If using WMDs to murder civilians is cause enough to claim the moral high-ground and send in Team America, then admitting that our allies probably gassed civilians first would require us to think up all sorts of qualifications for our argument so it could still support our goal. And that would just be way too much effort this late in the game.


Gmork - 2013-09-06

boner


Herr Matthias - 2013-09-06

Maybe I'm an idiot, but I really don't see how this is pro-intervention. I thought it was as good and objective a summary as is possible in about a minute.


Bort - 2013-09-06

Exactly -- it's straight background info that any respectable news media would have given us immediately. And I'm not even sure I'd last a minute with Alyssa Milano, so we should be grateful we got what we did.


CJH - 2013-09-06

bort if you can't tell that this video wants to frame these 'tactical strikes' as justified then you deserve to get styled on by the fucking brony troll account


baleen - 2013-09-06

"Yet the very same influential individuals who argued AGAINST American military intervention when a Republican was in power, are now the ones loudly crying out in favor of war, using the same exact arguments they were belittling clear up to 2008."

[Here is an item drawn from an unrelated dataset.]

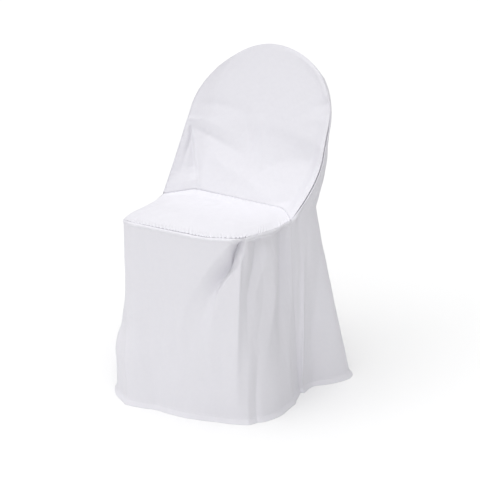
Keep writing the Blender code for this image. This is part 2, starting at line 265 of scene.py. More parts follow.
# Rows and columns, closer together where the seams are gathered and at the hem, which keep each
# panel under 200,000 triangles in both faces of its cloth
SEAT_COLUMNS = (Span(0.0, 1.0, 210),)
SEAT_ROWS = (Span(0.0, 0.06, 14), Span(0.06, 0.90, 86), Span(0.90, 1.0, 26))
INSIDE_COLUMNS = (Span(0.0, 0.03, 12), Span(0.03, 0.97, 184), Span(0.97, 1.0, 14))
INSIDE_ROWS = (Span(0.0, 0.05, 16), Span(0.05, 0.95, 184), Span(0.95, 1.0, 18))
SKIRT_COLUMNS = (Span(0.0, 1.0, 400),)
SKIRT_ROWS = (Span(0.0, 0.06, 22), Span(0.06, 0.96, 78), Span(0.96, 1.0, 15))
OUTSIDE_COLUMNS = (Span(0.0, 0.02, 12), Span(0.02, 0.10, 36), Span(0.10, 0.90, 150),
                   Span(0.90, 0.98, 36), Span(0.98, 1.0, 16))
OUTSIDE_ROWS = (Span(0.0, 0.06, 22), Span(0.06, 0.98, 160), Span(0.98, 1.0, 15))

# A fold is a line of stations (u, v, depth, west, east, round): its place as shares of the panel's
# width and height, and in mm its depth, out where positive, how far it fades on its west and east
# sides, and the roundness of its crest. West is the left of a line that runs down the panel, and
# the lower side of one that runs to the right.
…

Not quite. Bort pointed out the most obvious differences.

To my knowledge, nobody is proposing a invasive land war along the lines of Iraq, just air strikes and perhaps some tactical missions in support of (we hope) the revolutionary forces we want to win.

The problem is that as of now 2,000,000 Syrian civs have been pushed over the border and are rotting to death in abandoned buildings and makeshift refugee camps. This is not simply a "let them sort it out" situation. Remember when Kuwait dumped their entire Palestinian population in Jordan during the Gulf War? That resulted in 10,000-15,000 dead Palestinians, and this situation is an order of magnitude higher.

There's also, unfortunately, no right answer. Nothing we do will leave us inculpable. Pelosi makes comparisons to Rwanda, and I agree with her. There will be hundreds of thousands more dead if we do not act. If we play a Cold War dance with Russia, where we're both feeding weapons into the mix in the hopes that our desires are met, we're just as guilty. If we do nothing, we're just as guilty.

That is the most painful thing about this situation. It's infuriating and frustrating.


Bort - 2014-01-04

Update, in case you forgot how this all got resolved: thanks to Obama making threats to take military action to curb Syria's chemical weapons, Russia (Syria's ally through the civilian massacres) stepped in to broker a peace. Syria has since let the UN come in and take away its chemical weapons. No shots fired, no further chemical weapons massacres -- about as good an ending as one could have asked for.

Some credit goes to Russia on this, but far more goes to the US, for taking chemical weapons seriously and doing something about civilian massacres.

This doesn't mean Obama is right all the time. This doesn't mean US foreign policy should be embraced without asking the tough questions. But once in a while we get it right; we did this time, and that's grounds to be happy with the outcome, rather than disappointed that there's nothing to bitch about.